From the data that follows, copy every line holding the string "JSON".

Input material –
* Start *

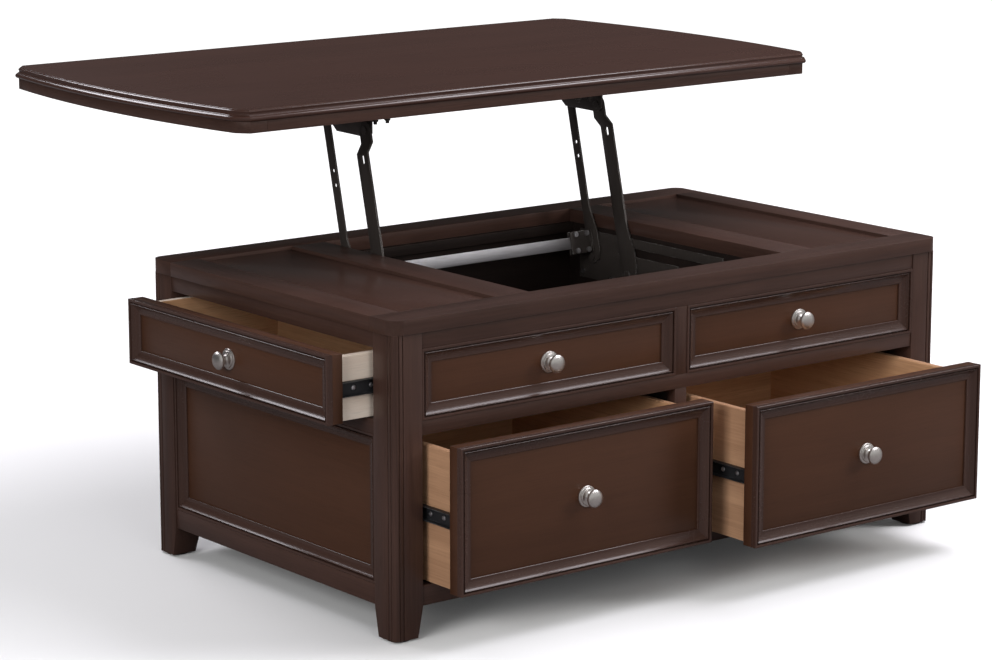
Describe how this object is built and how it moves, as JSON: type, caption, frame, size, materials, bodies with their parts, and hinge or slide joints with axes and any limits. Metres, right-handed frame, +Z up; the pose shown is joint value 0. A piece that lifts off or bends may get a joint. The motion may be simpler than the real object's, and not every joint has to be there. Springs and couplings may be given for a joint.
{
  "type": "lift top coffee table",
  "caption": "Dark wood coffee table with a storage well under a parallel-lift top and framed, knobbed drawers at the front and ends.",
  "frame": {"origin": "centre of the bounding box on the floor, with the top raised and the drawers as stored", "axes": "+X along the table's length (the table's right when facing its drawer front), +Y to the back, +Z up; the drawer front faces -Y"},
  "size_m": [1.266, 1.1952, 0.7542],
  "materials": {
    "dark_wood": "satin espresso stained hardwood lacquer with fine open grain",
    "panel_wood": "satin espresso stained veneer lacquer, a little redder",
    "inner_wood": "matt dark stained board",
    "drawer_wood": "clear lacquered pale birch",
    "nickel": "satin nickel",
    "slide_steel": "black electro-coated steel",
    "dark_steel": "dark bronze coated steel",
    "bright_steel": "bright zinc plated steel",
    "glide_plastic": "black plastic"
  },
  "bodies": {
    "case": {"post_front_left": "dark_wood", "post_front_right": "dark_wood", "post_back_left": "dark_wood", "post_back_right": "dark_wood", "glides": "glide_plastic", "rim_front": "dark_wood", "rim_back": "dark_wood", "rim_left": "dark_wood", "rim_right": "dark_wood", "cross_rails": "dark_wood", "inset_panels": "panel_wood", "front_top_rail": "dark_wood", "front_mid_rail": "dark_wood", "front_bottom_rail": "dark_wood", "mullions": "dark_wood", "faux_front_left": "panel_wood", "faux_front_right": "panel_wood", "faux_knobs": "nickel", "end_rails": "dark_wood", "end_panels": "panel_wood", "end_mouldings": "dark_wood", "back_rails": "dark_wood", "back_panels": "panel_wood", "back_mouldings": "dark_wood", "bottom_panel": "inner_wood", "middle_panel": "inner_wood", "centre_partition": "inner_wood", "well_walls": "inner_wood", "slide_cleats": "inner_wood", "case_slides": "slide_steel", "base_plates": "dark_steel", "base_pins": "dark_steel", "plate_screws": "bright_steel"},
    "front_arms": {"front_arms": "dark_steel"},
    "rear_arms": {"rear_arms": "dark_steel", "lower_cross_bar": "bright_steel", "bar_clamps": "dark_steel", "clamp_bolts": "bright_steel"},
    "lift_top": {"top_brackets": "dark_steel", "bracket_pins": "dark_steel", "upper_cross_bar": "bright_steel", "bracket_fixings": "dark_steel", "top_board": "dark_wood", "top_band": "dark_wood"},
    "low_left": {"low_left_front": "panel_wood", "low_left_box": "drawer_wood", "low_left_knob": "nickel", "low_left_rails": "slide_steel"},
    "low_right": {"low_right_front": "panel_wood", "low_right_box": "drawer_wood", "low_right_knob": "nickel", "low_right_rails": "slide_steel"},
    "end_left": {"end_left_front": "panel_wood", "end_left_box": "drawer_wood", "end_left_knob": "nickel", "end_left_rails": "slide_steel"},
    "end_right": {"end_right_front": "panel_wood", "end_right_box": "drawer_wood", "end_right_knob": "nickel", "end_right_rails": "slide_steel"}
  },
  "joints": [
    {"name": "lift", "type": "hinge", "parent": "case", "child": "front_arms", "pos_m": [0, 0.00279, 0.3926], "axis": [1, 0, 0], "range_deg": [0, 93.5]},
    {"name": "top_level", "type": "hinge", "parent": "front_arms", "child": "lift_top", "pos_m": [0, 0.07095, 0.67653], "axis": [1, 0, 0], "range_deg": [-93.5, 0]},
    {"name": "rear_arm_swing", "type": "hinge", "parent": "case", "child": "rear_arms", "pos_m": [0, 0.09578, 0.4099], "axis": [1, 0, 0], "range_deg": [0, 93.5]},
    {"name": "low_left_slide", "type": "slide", "parent": "case", "child": "low_left", "axis": [0, -1, 0], "range_m": [-0.09, 0.24]},
    {"name": "low_right_slide", "type": "slide", "parent": "case", "child": "low_right", "axis": [0, -1, 0], "range_m": [-0.159, 0.171]},
    {"name": "end_left_slide", "type": "slide", "parent": "case", "child": "end_left", "axis": [-1, 0, 0], "range_m": [-0.081, 0.099]},
    {"name": "end_right_slide", "type": "slide", "parent": "case", "child": "end_right", "axis": [1, 0, 0], "range_m": [0, 0.18]}
  ],
  "couplings": [
    {"joint": "top_level", "follows": "lift", "ratio": -1},
    {"joint": "rear_arm_swing", "follows": "lift", "ratio": 1}
  ]
}
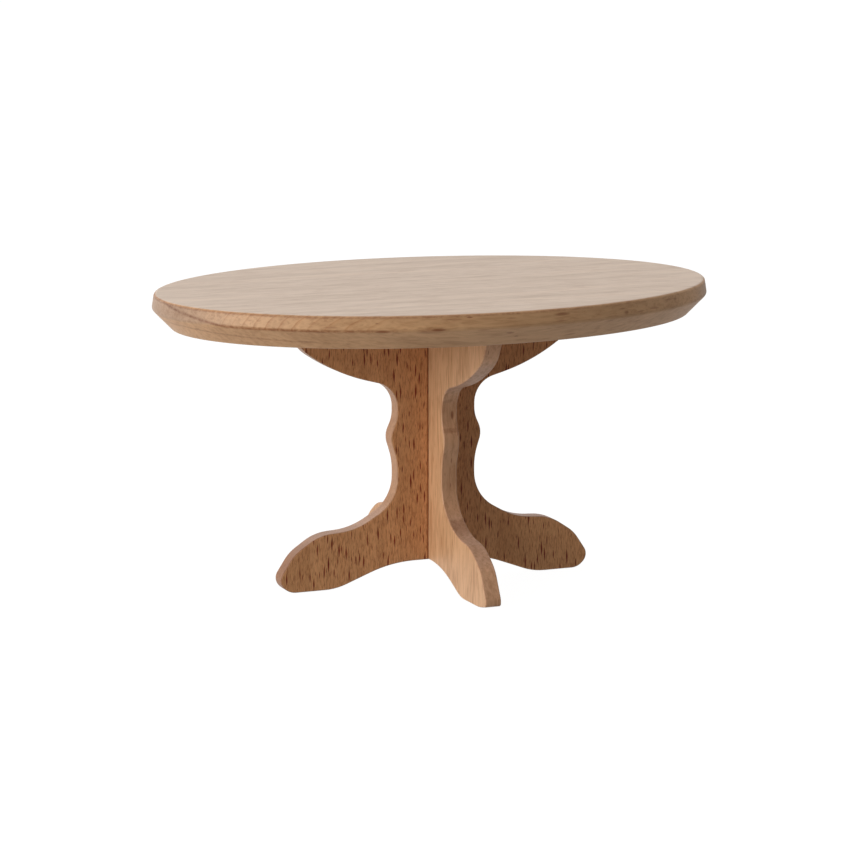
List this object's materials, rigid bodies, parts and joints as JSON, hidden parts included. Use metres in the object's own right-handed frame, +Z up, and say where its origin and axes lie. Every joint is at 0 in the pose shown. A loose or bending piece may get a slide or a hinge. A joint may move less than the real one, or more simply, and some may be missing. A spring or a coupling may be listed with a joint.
{
  "type": "miniature dining table",
  "caption": "Dolls house dining table: oval bevelled top on a pedestal of crossing profiled panels with splayed feet, all in bare beech.",
  "frame": {"origin": "on the ground, under the middle of the oval top", "axes": "+X along the oval's long axis, +Y across it, +Z up"},
  "size_m": [0.1698, 0.1198, 0.089],
  "materials": {
    "tabletop_beech": "fine sanded, bare",
    "long_panel_beech": "fine sanded, bare",
    "cross_panel_beech": "fine sanded, bare",
    "dowel_beech": "turned, bare"
  },
  "bodies": {
    "root": {"tabletop": "tabletop_beech", "long_panel": "long_panel_beech", "cross_panel": "cross_panel_beech", "long_dowel_left": "dowel_beech", "long_dowel_right": "dowel_beech", "cross_dowel_front": "dowel_beech", "cross_dowel_back": "dowel_beech"}
  },
  "joints": []
}
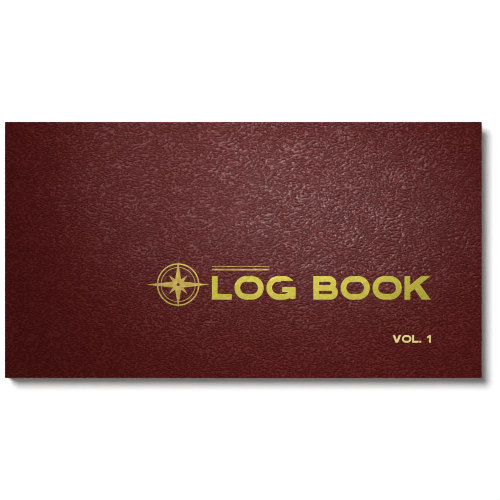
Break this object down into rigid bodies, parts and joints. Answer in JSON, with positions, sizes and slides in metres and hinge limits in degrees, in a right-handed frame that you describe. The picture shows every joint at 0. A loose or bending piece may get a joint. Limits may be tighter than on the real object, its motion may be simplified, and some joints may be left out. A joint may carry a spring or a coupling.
{
  "type": "logbook",
  "caption": "Landscape casebound logbook in grained maroon cloth with gold foil; the covers hinge at the spine and its sewn ledger pages turn as it opens.",
  "frame": {"origin": "middle of the closed book on the outer face of its back cover", "axes": "+X from the spine to the fore edge, +Y from tail to head, +Z out of the front cover"},
  "size_m": [0.254, 0.1366, 0.0121],
  "materials": {
    "cover_cloth": "grained",
    "board": "matte",
    "endpaper": "matte",
    "kraft_paper": "matte",
    "mull_gauze": "open weave",
    "band_thread": "striped",
    "sewing_thread": "matte",
    "ledger_paper": "matte",
    "gold_foil": "satin"
  },
  "bodies": {
    "back_cover_and_pages": {"back_cloth": "cover_cloth", "back_board": "board", "back_pastedown": "endpaper", "back_flyleaf": "endpaper", "back_mull": "mull_gauze", "back_kraft": "kraft_paper", "back_headband": "band_thread", "back_tailband": "band_thread", "section_6": "ledger_paper", "thread_6": "sewing_thread"},
    "spine_panel": {"spine_cloth": "cover_cloth", "spine_inlay": "board", "spine_paper": "kraft_paper"},
    "front_cover": {"front_cloth": "cover_cloth", "front_board": "board", "front_pastedown": "endpaper", "foil_title": "gold_foil", "foil_rule": "gold_foil", "foil_emblem": "gold_foil", "foil_volume": "gold_foil"},
    "front_pages": {"front_flyleaf": "endpaper", "section_1": "ledger_paper", "thread_1": "sewing_thread", "front_mull": "mull_gauze", "front_kraft": "kraft_paper", "front_headband": "band_thread", "front_tailband": "band_thread"},
    "turning_section_2": {"section_2": "ledger_paper", "thread_2": "sewing_thread"},
    "turning_section_3": {"section_3": "ledger_paper", "thread_3": "sewing_thread"},
    "turning_leaf_1": {"leaf_1": "ledger_paper"},
    "turning_leaf_2": {"leaf_2": "ledger_paper"},
    "turning_leaf_3": {"leaf_3": "ledger_paper"},
    "turning_leaf_4": {"leaf_4": "ledger_paper"},
    "turning_leaf_5": {"leaf_5": "ledger_paper"},
    "turning_leaf_6": {"leaf_6": "ledger_paper"},
    "turning_section_4": {"section_4": "ledger_paper", "thread_4": "sewing_thread"},
    "turning_section_5": {"section_5": "ledger_paper", "thread_5": "sewing_thread"}
  },
  "joints": [
    {"name": "cover_open", "type": "hinge", "parent": "spine_panel", "child": "front_cover", "pos_m": [-0.127, 0, 0.012], "axis": [0, -1, 0], "range_deg": [0, 90]},
    {"name": "spine_turn", "type": "hinge", "parent": "back_cover_and_pages", "child": "spine_panel", "pos_m": [-0.127, 0, 0], "axis": [0, -1, 0], "range_deg": [0, 90]},
    {"name": "turn_front_pages", "type": "hinge", "parent": "back_cover_and_pages", "child": "front_pages", "pos_m": [-0.12445, 0, 0.006], "axis": [0, -1, 0], "range_deg": [0, 180]},
    {"name": "turn_section_2", "type": "hinge", "parent": "front_pages", "child": "turning_section_2", "pos_m": [-0.12445, 0, 0.006], "axis": [0, -1, 0], "range_deg": [-0.9, 0]},
    {"name": "turn_section_3", "type": "hinge", "parent": "front_pages", "child": "turning_section_3", "pos_m": [-0.12445, 0, 0.006], "axis": [0, -1, 0], "range_deg": [-1.8, 0]},
    {"name": "turn_leaf_1", "type": "hinge", "parent": "front_pages", "child": "turning_leaf_1", "pos_m": [-0.12445, 0, 0.006], "axis": [0, -1, 0], "range_deg": [-3.6, 0]},
    {"name": "turn_leaf_2", "type": "hinge", "parent": "front_pages", "child": "turning_leaf_2", "pos_m": [-0.12445, 0, 0.006], "axis": [0, -1, 0], "range_deg": [-5.4, 0]},
    {"name": "turn_leaf_3", "type": "hinge", "parent": "front_pages", "child": "turning_leaf_3", "pos_m": [-0.12445, 0, 0.006], "axis": [0, -1, 0], "range_deg": [-7.2, 0]},
    {"name": "turn_leaf_4", "type": "hinge", "parent": "back_cover_and_pages", "child": "turning_leaf_4", "pos_m": [-0.12445, 0, 0.006], "axis": [0, -1, 0], "range_deg": [0, 7.2]},
    {"name": "turn_leaf_5", "type": "hinge", "parent": "back_cover_and_pages", "child": "turning_leaf_5", "pos_m": [-0.12445, 0, 0.006], "axis": [0, -1, 0], "range_deg": [0, 5.4]},
    {"name": "turn_leaf_6", "type": "hinge", "parent": "back_cover_and_pages", "child": "turning_leaf_6", "pos_m": [-0.12445, 0, 0.006], "axis": [0, -1, 0], "range_deg": [0, 3.6]},
    {"name": "turn_section_4", "type": "hinge", "parent": "back_cover_and_pages", "child": "turning_section_4", "pos_m": [-0.12445, 0, 0.006], "axis": [0, -1, 0], "range_deg": [0, 1.8]},
    {"name": "turn_section_5", "type": "hinge", "parent": "back_cover_and_pages", "child": "turning_section_5", "pos_m": [-0.12445, 0, 0.006], "axis": [0, -1, 0], "range_deg": [0, 0.9]}
  ],
  "couplings": [
    {"joint": "spine_turn", "follows": "cover_open", "ratio": 1},
    {"joint": "turn_front_pages", "follows": "cover_open", "ratio": 2},
    {"joint": "turn_section_2", "follows": "cover_open", "ratio": -0.01},
    {"joint": "turn_section_3", "follows": "cover_open", "ratio": -0.02},
    {"joint": "turn_leaf_1", "follows": "cover_open", "ratio": -0.04},
    {"joint": "turn_leaf_2", "follows": "cover_open", "ratio": -0.06},
    {"joint": "turn_leaf_3", "follows": "cover_open", "ratio": -0.08},
    {"joint": "turn_leaf_4", "follows": "cover_open", "ratio": 0.08},
    {"joint": "turn_leaf_5", "follows": "cover_open", "ratio": 0.06},
    {"joint": "turn_leaf_6", "follows": "cover_open", "ratio": 0.04},
    {"joint": "turn_section_4", "follows": "cover_open", "ratio": 0.02},
    {"joint": "turn_section_5", "follows": "cover_open", "ratio": 0.01}
  ]
}
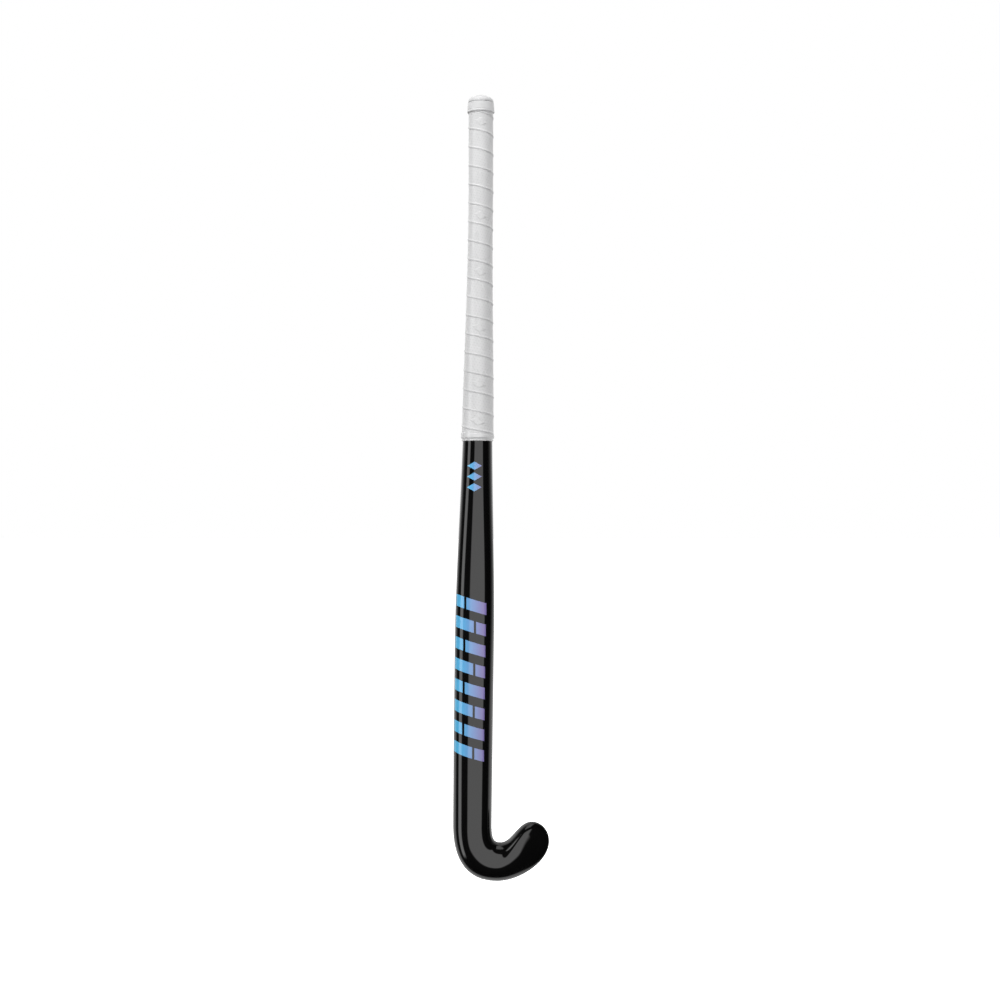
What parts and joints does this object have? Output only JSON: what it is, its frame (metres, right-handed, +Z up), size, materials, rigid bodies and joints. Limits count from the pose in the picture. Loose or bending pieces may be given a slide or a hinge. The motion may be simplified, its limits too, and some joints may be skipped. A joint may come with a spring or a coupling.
{
  "type": "field hockey stick",
  "caption": "Composite field hockey stick with a J-shaped head, flat playing face, rounded back, bowed shaft and wound grip.",
  "frame": {"origin": "on the handle's axis where the upper hand holds the grip, 60 mm below the butt end", "axes": "+Z up the handle to the butt end, +X towards the toe, +Y out of the flat playing face"},
  "size_m": [0.1143, 0.0585, 0.927],
  "materials": {
    "lacquer": "gloss black lacquer over carbon and glass laminate",
    "bare_laminate": "bare moulded laminate",
    "core_foam": "rigid foam",
    "damping_foam": "soft foam",
    "plug": "moulded",
    "weight": "plain steel",
    "cap": "satin light grey",
    "underwrap": "thin foam-backed fabric",
    "grip": "soft satin polyurethane, perforated and embossed",
    "band": "smooth elastic tape",
    "film": "printed transfer film under clear lacquer"
  },
  "bodies": {
    "root": {"composite_shell": "lacquer", "head_core": "core_foam", "rib_tube_heel": "bare_laminate", "rib_tube_toe": "bare_laminate", "handle_foam_heel": "damping_foam", "handle_foam_toe": "damping_foam", "butt_plug": "plug", "balance_weight": "weight", "end_cap": "cap", "cushion_underwrap": "underwrap", "grip_tape": "grip", "top_collar": "band", "finishing_tape": "band", "graphic_film_large": "film", "graphic_film_small": "film"}
  },
  "joints": []
}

* End *

Task output –
Describe how this object is built and how it moves, as JSON: type, caption, frame, size, materials, bodies with their parts, and hinge or slide joints with axes and any limits. Metres, right-handed frame, +Z up; the pose shown is joint value 0. A piece that lifts off or bends may get a joint. The motion may be simpler than the real object's, and not every joint has to be there. Springs and couplings may be given for a joint.
List this object's materials, rigid bodies, parts and joints as JSON, hidden parts included. Use metres in the object's own right-handed frame, +Z up, and say where its origin and axes lie. Every joint is at 0 in the pose shown. A loose or bending piece may get a slide or a hinge. A joint may move less than the real one, or more simply, and some may be missing. A spring or a coupling may be listed with a joint.
Break this object down into rigid bodies, parts and joints. Answer in JSON, with positions, sizes and slides in metres and hinge limits in degrees, in a right-handed frame that you describe. The picture shows every joint at 0. A loose or bending piece may get a joint. Limits may be tighter than on the real object, its motion may be simplified, and some joints may be left out. A joint may carry a spring or a coupling.
What parts and joints does this object have? Output only JSON: what it is, its frame (metres, right-handed, +Z up), size, materials, rigid bodies and joints. Limits count from the pose in the picture. Loose or bending pieces may be given a slide or a hinge. The motion may be simplified, its limits too, and some joints may be skipped. A joint may come with a spring or a coupling.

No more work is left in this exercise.